Should the Centre have powers to force a state to release a particular officer to serve the Centre, as is being sought by another proposed amendment to Rule 6(1) of the Cadre Rules? This amounts to arm-twisting the states and is prone to malafide political harassment of individual officers, especially those working in non-BJP states. They would be reluctant to take any decision against the wishes of the political party in power at the Centre for fear of being summarily transferred to the Centre and harassed there. This fear psychosis would destroy the morale and neutrality of upright IAS officers, and make them subservient to the party ruling the Centre, even while they are serving a state. One is reminded of how GOI asked Alapan Bandyopadhyay, former chief secretary of West Bengal, to report to the Centre a few days before he was to retire from the IAS without even consulting the state, just because his conduct did not please the BJP.

The experience of the last eight years shows that rather than focusing on systemic reforms to make the bureaucracy more effective, the BJP government since 2014 has aggressively promoted a patronage-based administrative culture. Driven by obsessive furtherance of their ideology at any cost, the BJP government’s actions have systematically hollowed out the steel frame of India, especially the police.  The administration of this vast, complex country requires real professional skills and not just agreeability or the carrying out of commands.

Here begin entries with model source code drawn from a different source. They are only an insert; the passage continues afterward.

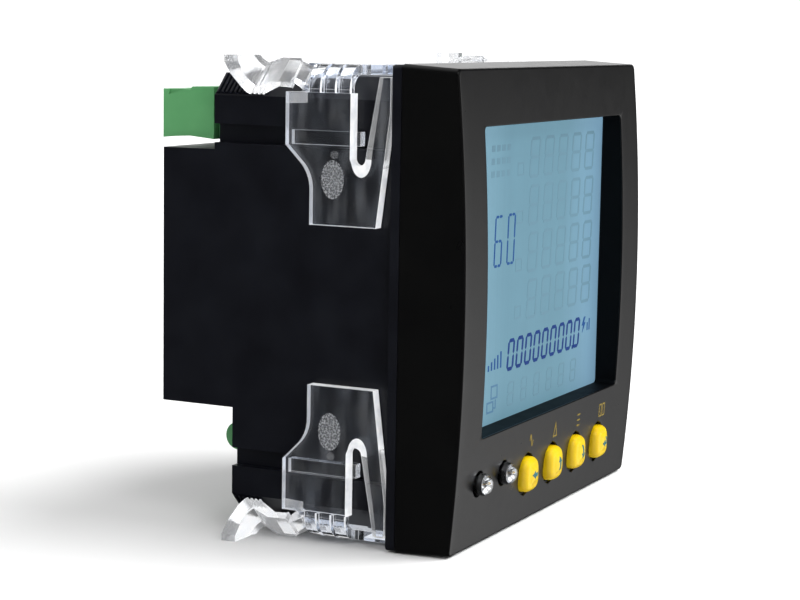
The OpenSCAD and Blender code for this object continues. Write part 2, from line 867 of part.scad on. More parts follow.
front_bezel();
lcd_front_polarizer();
lcd_front_glass();
lcd_rear_glass();
lcd_backlight();
lcd_frame();
lcd_pins();
display_board();
display_screws();
button_cap_1();
button_cap_2();
button_cap_3();
button_cap_4();
switch_plunger_1();
switch_plunger_2();
switch_plunger_3();
switch_plunger_4();
switch_bodies();
led_lens_left();
led_lens_right();
led_lead_frames();
led_spacers();
rear_case();
measure_board();
microcontroller();
metering_chip();
display_link_socket();
display_link_header();
power_board();
board_standoffs();
board_screws();
stack_header();
transformer_core();
transformer_winding();
bulk_capacitor();
output_capacitors();
current_transformer_1();
current_transformer_2();
current_transformer_3();
primary_bars();
current_terminal_block();
terminal_clamp_plates();
terminal_screws();
left_header();
right_header();
header_pins();
voltage_header();
left_plug_body();
left_plug_screws();
left_plug_clamps();
right_plug_body();
right_plug_screws();
right_plug_clamps();
clip_top();
clip_bottom();
lever_top_left();
lever_top_right();
lever_bottom_left();
lever_bottom_right();
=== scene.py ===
import math

import bmesh
import bpy
import numpy as np
from mathutils import Matrix, Vector, noise
from mathutils.bvhtree import BVHTree
from mathutils.geometry import delaunay_2d_cdt


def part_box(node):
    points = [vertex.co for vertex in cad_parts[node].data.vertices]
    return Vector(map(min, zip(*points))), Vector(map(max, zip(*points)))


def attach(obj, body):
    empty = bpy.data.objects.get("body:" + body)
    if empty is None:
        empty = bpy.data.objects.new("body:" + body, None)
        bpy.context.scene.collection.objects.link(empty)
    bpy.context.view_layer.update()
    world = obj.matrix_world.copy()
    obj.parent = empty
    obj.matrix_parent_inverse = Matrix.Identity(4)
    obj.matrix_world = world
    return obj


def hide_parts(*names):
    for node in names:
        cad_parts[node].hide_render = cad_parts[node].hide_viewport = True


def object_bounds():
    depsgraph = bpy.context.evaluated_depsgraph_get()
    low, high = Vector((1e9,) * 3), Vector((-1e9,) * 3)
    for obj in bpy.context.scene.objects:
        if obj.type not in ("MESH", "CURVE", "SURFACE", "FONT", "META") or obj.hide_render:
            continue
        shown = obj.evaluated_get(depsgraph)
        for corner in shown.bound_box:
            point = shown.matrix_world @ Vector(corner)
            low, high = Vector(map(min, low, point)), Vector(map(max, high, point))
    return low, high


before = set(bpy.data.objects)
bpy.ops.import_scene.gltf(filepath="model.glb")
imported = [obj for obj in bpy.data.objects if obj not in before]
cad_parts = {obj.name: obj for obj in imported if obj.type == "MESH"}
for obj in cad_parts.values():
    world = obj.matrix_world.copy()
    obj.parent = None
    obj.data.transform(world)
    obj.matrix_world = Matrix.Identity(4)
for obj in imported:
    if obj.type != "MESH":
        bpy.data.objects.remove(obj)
cad_low, cad_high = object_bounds()

MM = 0.001

# ---- Sizes ----

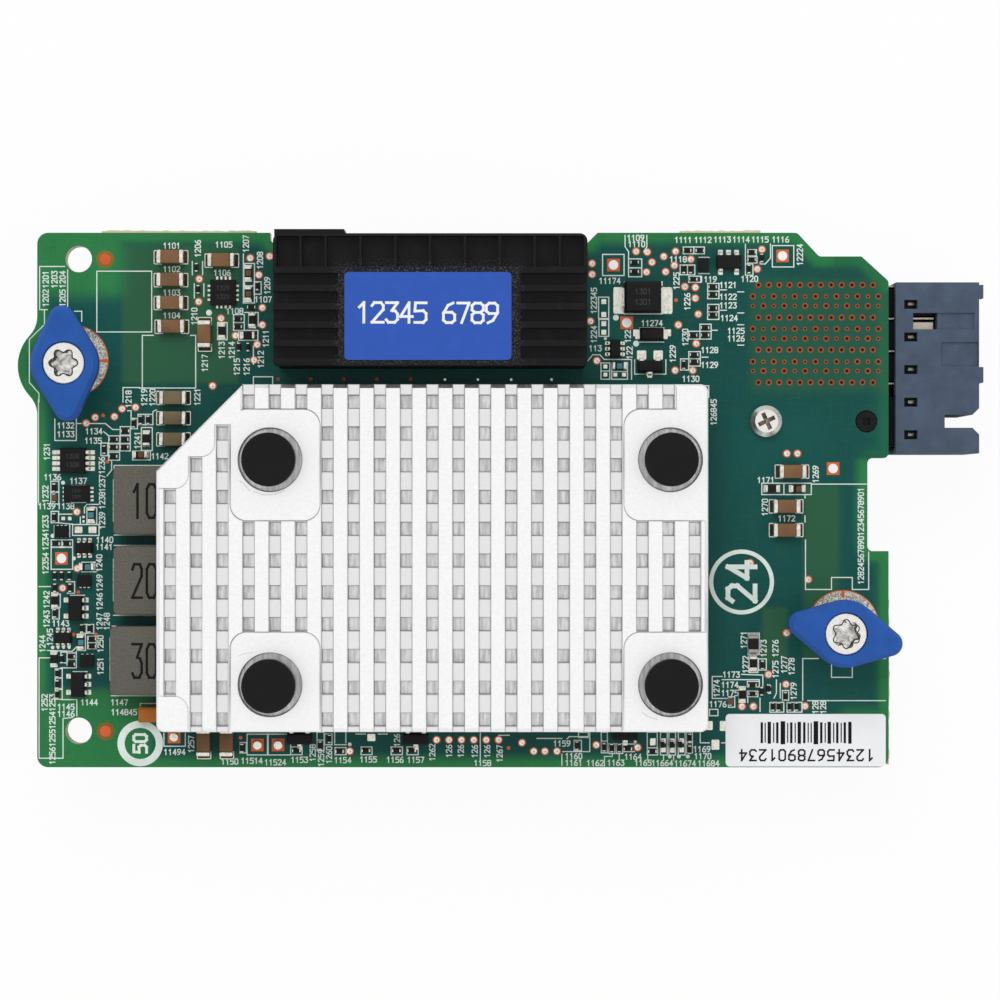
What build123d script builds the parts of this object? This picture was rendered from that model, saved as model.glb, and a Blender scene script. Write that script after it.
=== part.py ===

However, one should not forget that in the past, even in some states the political executive has treated upright IAS officers with a degree of brutality. One is reminded of Durga Shakti Nagpal who in 2013 took strong action against the ‘sand-mafia’ in Greater Noida, but the Uttar Pradesh government rewarded her with suspension because she was not allowing the ruling Samajwadi Party bigwigs to run mining business on riverbed.

Should in such cases GOI be authorised to take these officers on Central deputation even without state’s approval?

Civil society and academics need to debate this issue. My own take is that in exceptional cases not exceeding 1% of the cadre strength (with a maximum of three officers), GOI should be permitted to take such officers on deputation even without the state’s approval, but the officer’s consent should be mandatory. At present the proposed amendment to the Cadre Rules does away with consent of both, the state government and the officer concerned, and empowers GOI to pick up any officer from the state, thus totally destroying the federal character of the service. The Central government’s powers and capacity to harm, harass and torment a non-compliant IAS officer is far more than that of states, and it can impose major penalty including dismissal. An autocratic government can even summarily dismiss an IAS officer without inquiry by invoking Article 311 of the constitution.

To sum up, while posting all-India service officers to the Centre, approval of the state government should not be done away with. However, the percentage of such officers on offer to the Centre should be enhanced from the present low figure of roughly 8% to 15% of the cadre strength, even if it means including the names of a few unwilling officers. Only in exceptional cases, GOI should be allowed to pick up an individual officer without the state’s approval, provided the officer has consented to such an offer.

Naresh Chandra Saxena is a former member of the Planning Commission.